Bref, tous ces critères, et biens d'autres, permettent au Ministère de faire des prévisions au sujet des équilibres financiers du gouvernement.

Qu'en est-il, au bout du compte? Le gouvernement commencera à enregistrer de légers excédents budgétaires en 2015-2016, comme le ministre Jim Flaherty l'a annoncé récemment. Ce surplus passerait à 10 milliards en 2021-2022, puis à 27 milliards 10 ans plus tard. Les excédents continueraient d'augmenter progressivement pour atteindre 85 milliards en 2040-2041 et 212 milliards au cours de l'exercice 2050-2051.

Autrement dit, Ottawa nagera dans les surplus, prévoit le Ministère.

Bien entendu, ces surplus auraient pour effet de faire fondre la dette. Cette dette fédérale, actuellement de quelque 627 milliards, serait progressivement réduite à 419 milliards en 2030. Selon la boule de cristal du fédéral, elle pourrait complètement disparaître vers 2038.

À partir de cette date, le gouvernement fédéral ressemblerait à l'Alberta, libre de toute dette. Il pourrait même s'accumuler une cagnotte de 1600 milliards en 2050! N'est-ce pas formidable?

Cela étant dit, faut-il accorder une quelconque crédibilité à ces prévisions?
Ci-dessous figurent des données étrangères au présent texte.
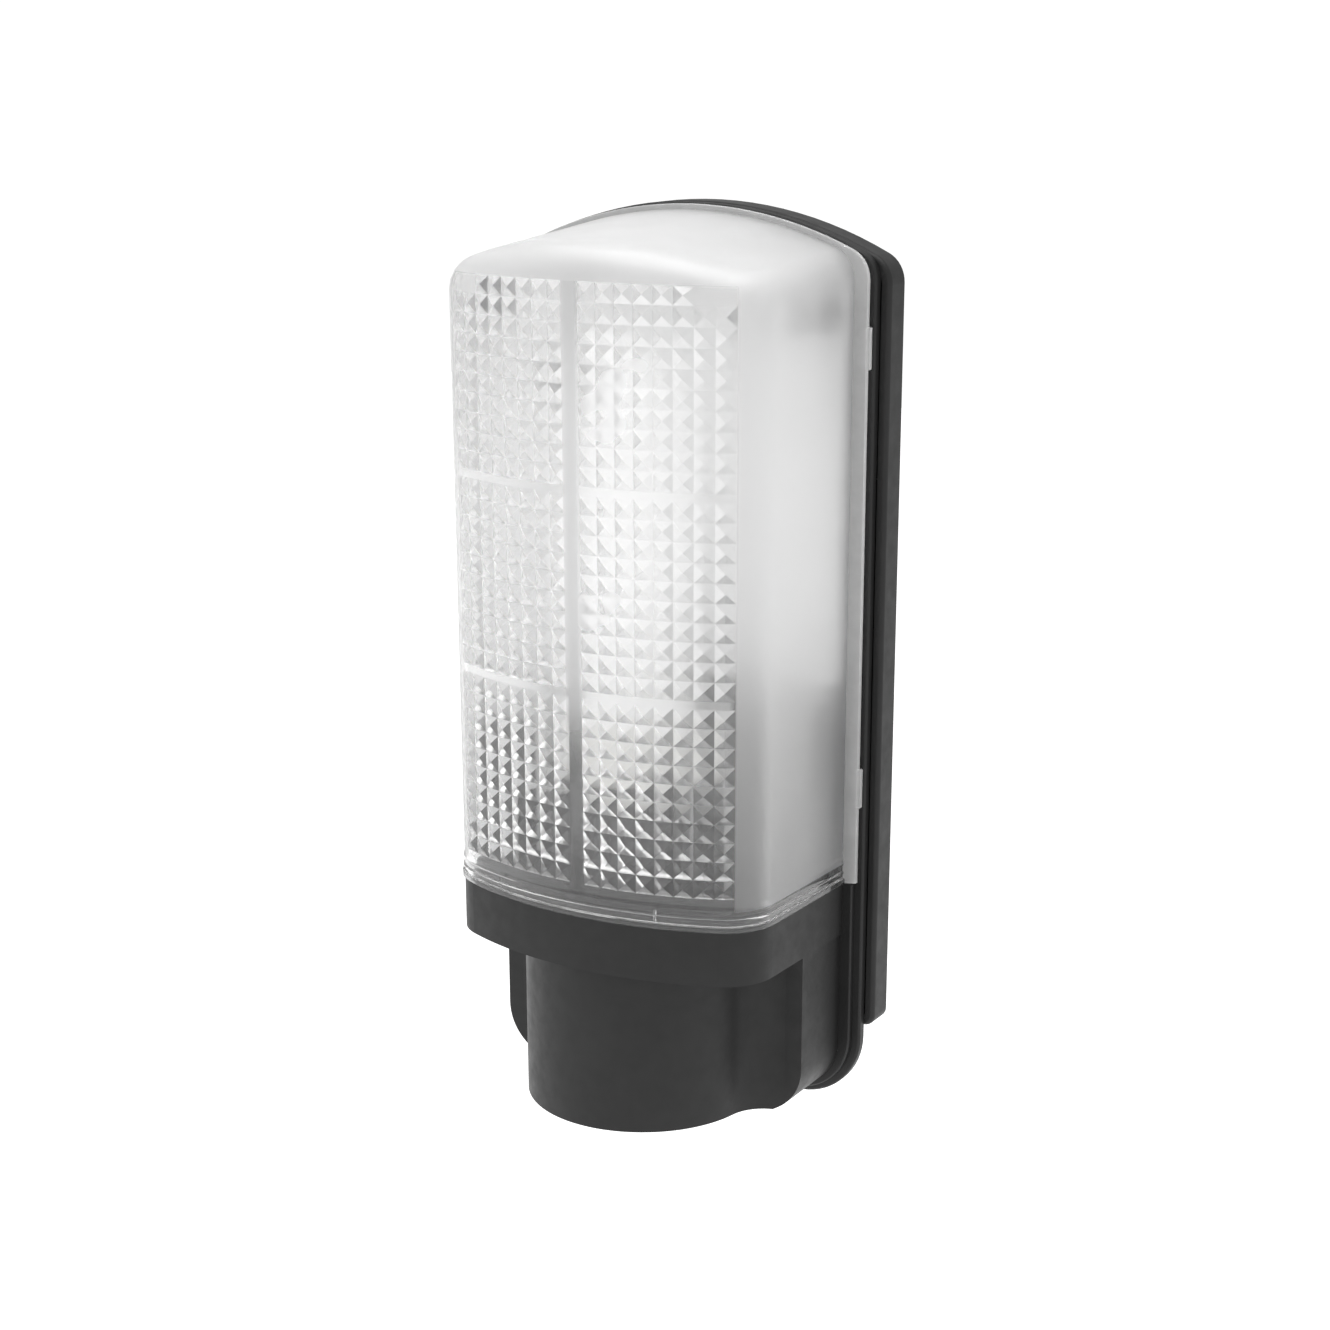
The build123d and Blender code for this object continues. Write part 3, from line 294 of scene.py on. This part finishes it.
# Material of each slot of the frame
slot_materials = {
    "black_plastic": surface(
        "black_plastic", dark=grey(0.011), light=grey(0.015), rough=(0.44, 0.54),
        patch=35, grain=2600, grain_h=0.00003, grain_k=0.35, specular=0.32),
    "phenolic": surface(
        "holder_phenolic", dark=grey(0.012), light=grey(0.02), rough=(0.25, 0.36),
        patch=80, grain=2200),
    "black_rubber": surface(
        "black_rubber", dark=grey(0.014), light=grey(0.022), rough=(0.7, 0.85),
        patch=90, grain=1500, grain_k=0.5),
    "white_paint": surface(
        "white_paint", dark=grey(0.86), light=grey(0.92), rough=(0.32, 0.42),
        patch=50, grain=1200, grain_k=0.2),
    "nickel": surface(
        "cap_nickel", dark=(0.62, 0.61, 0.58), light=(0.72, 0.71, 0.69), rough=(0.22, 0.34),
        metallic=1.0, patch=120, grain=900, stretch=(1, 1, 12)),
    "brass": surface(
        "brass", dark=(0.62, 0.46, 0.2), light=(0.74, 0.56, 0.27), rough=(0.25, 0.4),
        metallic=1.0, patch=200, grain=1500),
    "zinc_steel": surface(
        "zinc_steel", dark=(0.5, 0.51, 0.52), light=(0.66, 0.67, 0.68), rough=(0.3, 0.45),
        metallic=1.0, patch=220, grain=1800),
    "white_plastic": surface(
        "white_plastic", dark=(0.78, 0.78, 0.76), light=(0.84, 0.84, 0.82), rough=(0.35, 0.45),
        patch=90, grain=2200, sss=0.05),
    "board_green": surface(
        "board_green", dark=(0.02, 0.12, 0.05), light=(0.035, 0.17, 0.075), rough=(0.3, 0.42),
        patch=300, grain=3500, coat=0.3),
    "relay_case": surface(
        "relay_case", dark=(0.03, 0.1, 0.3), light=(0.04, 0.13, 0.36), rough=(0.3, 0.42),
        patch=200, grain=3000),
    "capacitor_case": surface(
        "capacitor_case", dark=(0.42, 0.2, 0.03), light=(0.5, 0.25, 0.05), rough=(0.3, 0.42),
        patch=200, grain=3000),
    "can_sleeve": surface(
        "can_sleeve", dark=(0.03, 0.03, 0.05), light=(0.05, 0.05, 0.08), rough=(0.3, 0.4),
        patch=200, grain=3000),
    "sensor_body": surface(
        "sensor_body", dark=(0.32, 0.06, 0.04), light=(0.42, 0.09, 0.06), rough=(0.2, 0.32),
        patch=300, grain=2500, coat=0.4),
    "smoked_clear": surface(
        "smoked_window", dark=(0.03, 0.028, 0.026), light=(0.045, 0.042, 0.04),
        rough=(0.08, 0.16), patch=100, grain=2500, grain_k=0.05, coat=0.6),
    "natural_polyamide": surface(
        "natural_polyamide", dark=(0.62, 0.6, 0.54), light=(0.72, 0.7, 0.64),
        rough=(0.35, 0.48), patch=120, grain=2200, sss=0.1),
    "brown_insulation": surface(
        "brown_insulation", dark=(0.11, 0.045, 0.02), light=(0.15, 0.06, 0.03),
        rough=(0.35, 0.45), patch=200, grain=2500),
    "blue_insulation": surface(
        "blue_insulation", dark=(0.02, 0.09, 0.32), light=(0.03, 0.12, 0.4),
        rough=(0.35, 0.45), patch=200, grain=2500),
    "opal": glow("opal_lit", strength=0.2),
}

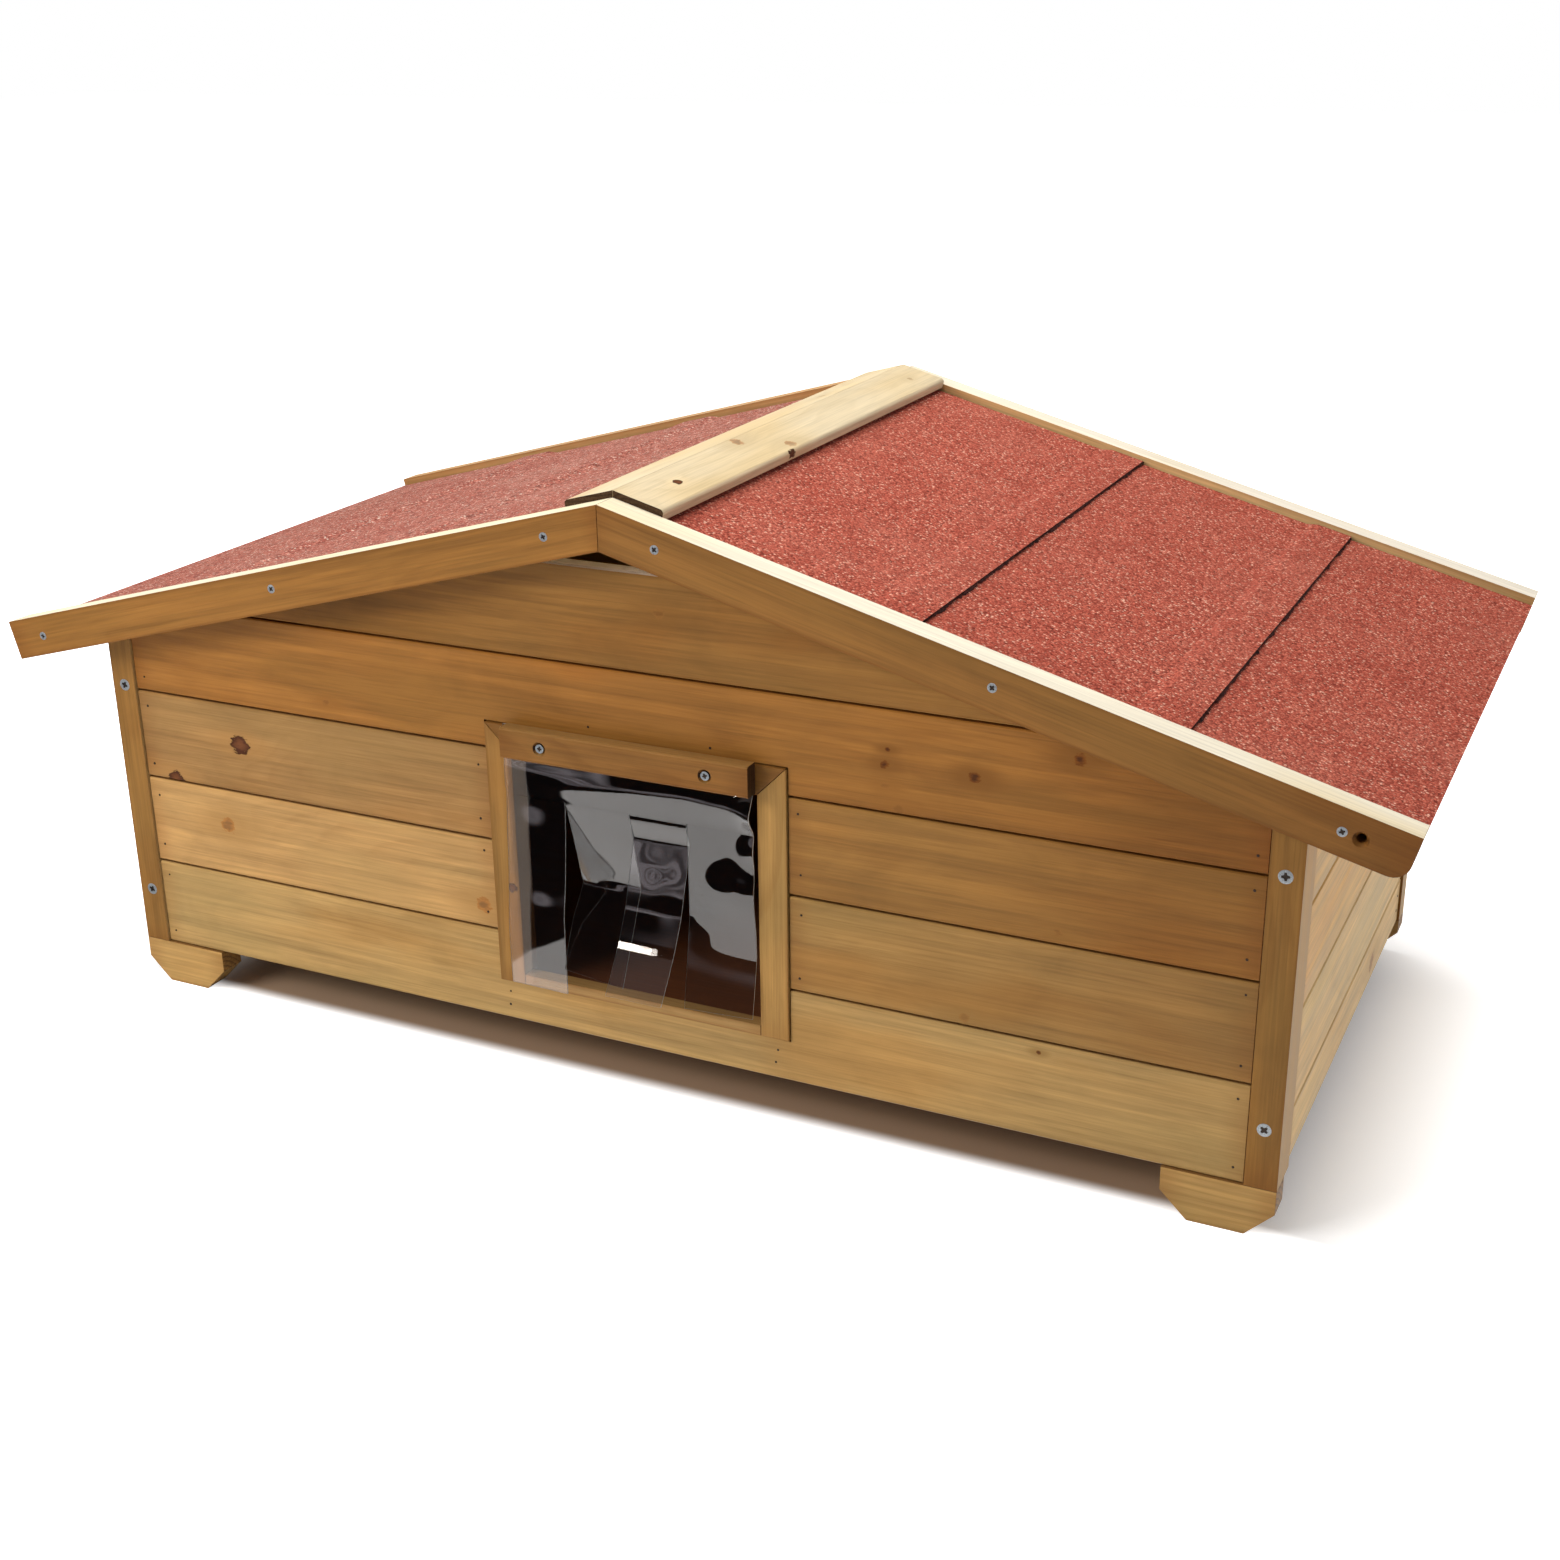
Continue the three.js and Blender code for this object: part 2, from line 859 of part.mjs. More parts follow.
buildFeet();
buildPosts();
buildFrontWall();
buildRearWall();
buildSideWall("left");
buildSideWall("right");
const floorTop = buildFloor();
buildDoorFrame(floorTop);
buildClamp();
buildScrews();
buildFlap();
buildDecks();
buildFelt();
buildBarges();
buildRidge();

// The finished part stands with the middle of its footprint at the origin.
group.position.y = -(bargeFront + bargeRear) / 2;

export default group;
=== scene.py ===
import math
import random

import bmesh
import bpy
import numpy as np
from mathutils import Matrix, Vector


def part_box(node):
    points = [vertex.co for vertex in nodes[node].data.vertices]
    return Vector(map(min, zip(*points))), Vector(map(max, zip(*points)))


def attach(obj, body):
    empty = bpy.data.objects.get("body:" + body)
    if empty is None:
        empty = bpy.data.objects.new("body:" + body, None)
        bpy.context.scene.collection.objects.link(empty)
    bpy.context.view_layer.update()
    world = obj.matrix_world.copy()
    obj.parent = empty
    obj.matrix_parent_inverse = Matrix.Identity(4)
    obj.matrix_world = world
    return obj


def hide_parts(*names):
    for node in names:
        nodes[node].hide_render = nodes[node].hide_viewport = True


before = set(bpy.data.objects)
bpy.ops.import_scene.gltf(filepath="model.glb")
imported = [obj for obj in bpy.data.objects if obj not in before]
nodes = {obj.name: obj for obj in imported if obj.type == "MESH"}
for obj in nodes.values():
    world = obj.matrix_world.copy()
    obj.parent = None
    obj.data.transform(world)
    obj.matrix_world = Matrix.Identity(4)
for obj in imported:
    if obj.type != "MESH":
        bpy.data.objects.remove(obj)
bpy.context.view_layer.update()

MM = 0.001
X = (1, 0, 0)
Y = (0, 1, 0)
Z = (0, 0, 1)

# Places taken from the CAD nodes, in metres
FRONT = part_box("front_right_post")[0].y
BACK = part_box("rear_right_post")[1].y
HALF_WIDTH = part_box("front_right_post")[1].x
BARGE_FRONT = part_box("front_right_barge_board")[0].y
BARGE_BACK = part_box("rear_right_barge_board")[1].y
ROOF_ANGLE = math.radians(15)
CAD_SHEET_THICKNESS = 0.0015
HINGE_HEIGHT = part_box("flap_strip_2")[1].z - CAD_SHEET_THICKNESS / 2
ROOF_COS, ROOF_SIN = math.cos(ROOF_ANGLE), math.sin(ROOF_ANGLE)
# Each slope's name, the way down it and the way out of it
SLOPES = (
    ("left", (-ROOF_COS, 0, -ROOF_SIN), (-ROOF_SIN, 0, ROOF_COS)),
    ("right", (ROOF_COS, 0, -ROOF_SIN), (ROOF_SIN, 0, ROOF_COS)),
)


def srgb(red, green, blue):
    """A colour written as 0 to 255, as the linear colour that a shader takes."""
    out = []
    for level in (red, green, blue):
        c = level / 255
        out.append(c / 12.92 if c <= 0.04045 else ((c + 0.055) / 1.055) ** 2.4)
    return (*out, 1.0)


def scaled(colour, factor):
    return shaded(colour, factor, factor, factor)


def shaded(colour, red, green, blue):
    """A colour with each channel multiplied by its own factor."""
    return colour[0] * red, colour[1] * green, colour[2] * blue, 1.0


def grey(level):
    return level, level, level, 1.0


# Shader building


class Tree:
    """A node tree under construction. A value is a number, a colour or another node's output."""

    def __init__(self, tree):
        self.tree = tree

    def put(self, value, socket):
        if isinstance(value, bpy.types.NodeSocket):
            self.tree.links.new(value, socket)
        else:
            socket.default_value = value

    def fill(self, made, **inputs):
        """Fills a node's inputs by name, with _ for a space."""
        for key, value in inputs.items():
            self.put(value, made.inputs[key.replace("_", " ")])

    def node(self, kind, *values, **named):
        """A new node. The values fill its inputs in their order.

        A name with a capital is an input too, and any other is a setting.
        """
        made = self.tree.nodes.new("ShaderNode" + kind)
        inputs = {key: value for key, value in named.items() if key[0].isupper()}
        for key, value in named.items():
            if key not in inputs:
                setattr(made, key, value)
        for value, socket in zip(values, made.inputs):
            self.put(value, socket)
        self.fill(made, **inputs)
        return made

    def math(self, operation, a, b=0.0):
        return self.node("Math", a, b, operation=operation).outputs[0]

    def plus(self, a, b):
        return self.math("ADD", a, b)

    def minus(self, a, b):
        return self.math("SUBTRACT", a, b)

    def times(self, a, b):
        return self.math("MULTIPLY", a, b)

    def length(self, a, b):
        return self.math("SQRT", self.plus(self.times(a, a), self.times(b, b)))

    def place(self):
        return self.node("TexCoord").outputs["Object"]

    def normal(self):
        return self.node("TexCoord").outputs["Normal"]

    def dot(self, vector, direction):
        made = self.node("VectorMath", vector, direction, operation="DOT_PRODUCT")
        return made.outputs["Value"]

    def combine(self, x, y, z):
        return self.node("CombineXYZ", x, y, z).outputs[0]

    def noise(self, vector, scale, detail=2.0, roughness=0.5, distortion=0.0):
        look = {"Detail": detail, "Roughness": roughness, "Distortion": distortion}
        return self.node("TexNoise", Vector=vector, Scale=scale, **look).outputs["Fac"]

    def ease(self, value, low, high, start=0.0, end=1.0):
        """A smooth step of value from start at low to end at high."""
        values = (value, low, high, start, end)
        made = self.node("MapRange", *values, interpolation_type="SMOOTHSTEP")
        return made.outputs["Result"]

    def ramp(self, value, stops):
        made = self.node("ValToRGB", value)
        elements = made.color_ramp.elements
        while len(elements) < len(stops):
            elements.new(0.5)
        for element, (place, colour) in zip(elements, stops):
            element.position = place
            element.color = colour if isinstance(colour, tuple) else grey(colour)
        return made.outputs["Color"]

    def mix(self, factor, a, b, blend="MIX"):
        """A colour between a and b. The node's colour sockets are inputs 6 and 7 and output 2."""
        made = self.node("Mix", factor, data_type="RGBA", blend_type=blend)
        self.put(a, made.inputs[6])
        self.put(b, made.inputs[7])
        return made.outputs[2]

    def product(self, a, b):
        return self.mix(1.0, a, b, "MULTIPLY")

    def glow(self, kind, colour, strength=1.0):
        """An emission or background shader."""
        return self.node(kind, Color=colour, Strength=strength).outputs[0]

    def mix_shaders(self, factor, a, b):
        return self.node("MixShader", factor, a, b).outputs[0]

    def bump(self, height, distance, strength, **normal):
        made = self.node("Bump", Height=height, Distance=distance, Strength=strength, **normal)
        return made.outputs[0]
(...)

Plus ou moins. Comme les météorologues, les économistes sont en mesure de prévoir l'économie à court terme, mais leurs prévisions sont hasardeuses à long terme.

Des récessions prolongées, des crises financières, des chocs énergétiques ou des guerres peuvent venir complètement bouleverser le paysage économique. Par exemple, quels seront les impacts des coûts environnementaux du réchauffement de la planète sur les finances publiques? Qui plus est, les prévisions ne tiennent pas vraiment compte des finances des provinces. Bref, il ne faut pas trop rêver.

Ces prévisions nous permettent néanmoins d'avoir une idée de l'impact des décisions d'aujourd'hui sur le long terme. Et ils démontrent une chose: le Canada a une économie en très bonne santé, bien meilleure que la plupart des autres pays dans le monde.

Sur ce, il ne me reste plus qu'à vous souhaiter une belle année 2014, remplie de santé et de... prospérité.